Rimasto latitante per poco più di ventiquattro ore, il sessantunenne fu catturato e arrestato dai Carabinieri nel corso del pomeriggio del giorno seguente, l'11 settembre. Avrebbe passato la notte in un casolare della zona, poi si era introdotto nella casa disabitata dove risiedeva la madre, non molto distante dall'abitazione a Villaga (Vicenza) che condivideva con la vittima.[4]
Pellizzari era stato denunciato da una precedente ex compagna che aveva conosciuto nel 2004. La donna aveva testimoniato di essere stata più volte picchiata, si era rivolta alle forze dell'ordine e aveva deciso di allontanarsi da lui. L'uomo finì a processo e venne condannato a quattro mesi di reclusione. Il giudice gli concesse la sospensione condizionale della pena.[5]
Rita Amenze, il giorno prima dell'agguato, si era presentata alla stazione dei Carabinieri di Barbarano Mossano per segnalare il fatto che l'ex compagno le aveva messo le mani addosso per cacciarla di casa. I militari effettuarono una serie di accertamenti, ma non risultarono concreti elementi per far scattare la procedura del "Codice rosso".[6]
Dopo l'arresto, il sessantunenne si avvalse della facoltà di non rispondere davanti agli inquirenti. L'uomo fu condotto in carcere con le accuse di omicidio volontario aggravato, porto abusivo d'arma e minaccia aggravata. Alle contestazioni fu aggiunto anche il reato di rapina perché, dopo aver sparato alla moglie, il malintenzionato le aveva sottratto il portafogli.[7][8]
Alla chiusura delle indagini, Pellizzari fu rinviato a giudizio. La Procura aveva confermato le accuse di omicidio volontario aggravato dalla premeditazione e dai vincoli di parentela, ricettazione e porto abusivo di una pistola clandestina, rapina, minaccia e maltrattamenti.[9] Ascoltato nel corso di un'udienza del processo, l'imputato aveva confessato le proprie responsabilità, affermando di non sapere cosa gli fosse successo la mattina del delitto, quando aveva sparato alla moglie dinanzi a diversi testimoni.
Il 30 maggio 2023 Pellizzari fu condannato in primo grado all'ergastolo dalla Corte d'Assise di Vicenza.[10][11] Nel processo di secondo grado, l'imputato fu sottoposto a una perizia psichiatrica, su richiesta dei legali della difesa che sostenevano la seminfermità mentale per il loro assistito.[12] L'esame stabilì la capacità di intendere e di volere per Pellizzari, ma con un deficit intellettivo lieve.
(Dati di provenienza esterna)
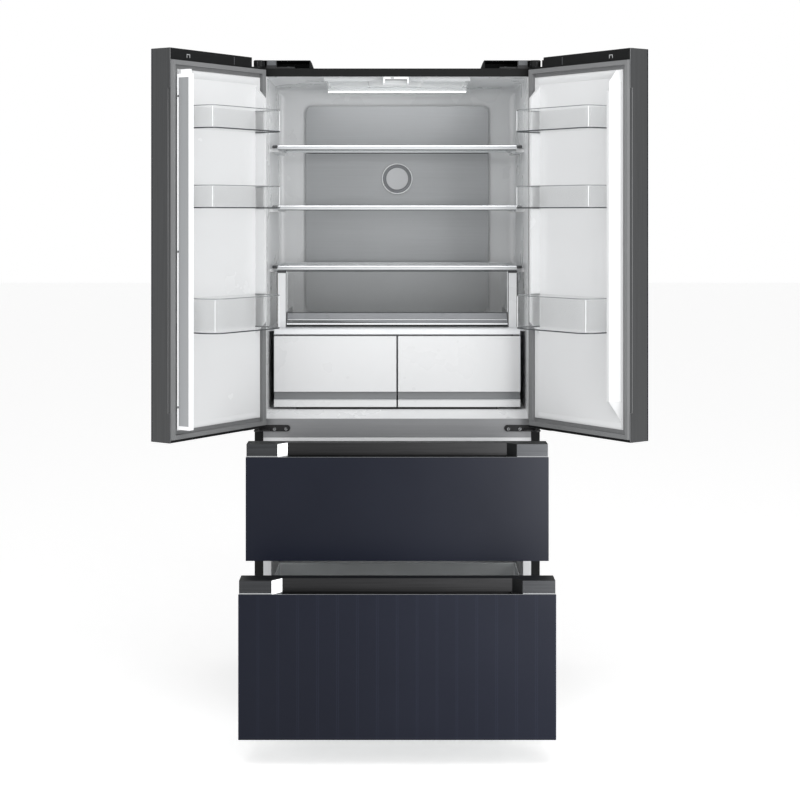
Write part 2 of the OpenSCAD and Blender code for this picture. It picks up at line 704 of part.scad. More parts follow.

La pubblica accusa chiese la conferma dell'ergastolo, ma il 14 maggio 2024 la Corte d'Appello di Venezia ridusse la pena a 21 anni di reclusione complessivi: 19 per l'omicidio, più 2 anni e 2 mesi per rapina, minacce e porto d'armi. La sentenza escluse l'aggravante della premeditazione e riconobbe le attenuanti generiche prevalenti sulle aggravanti contestate.[13]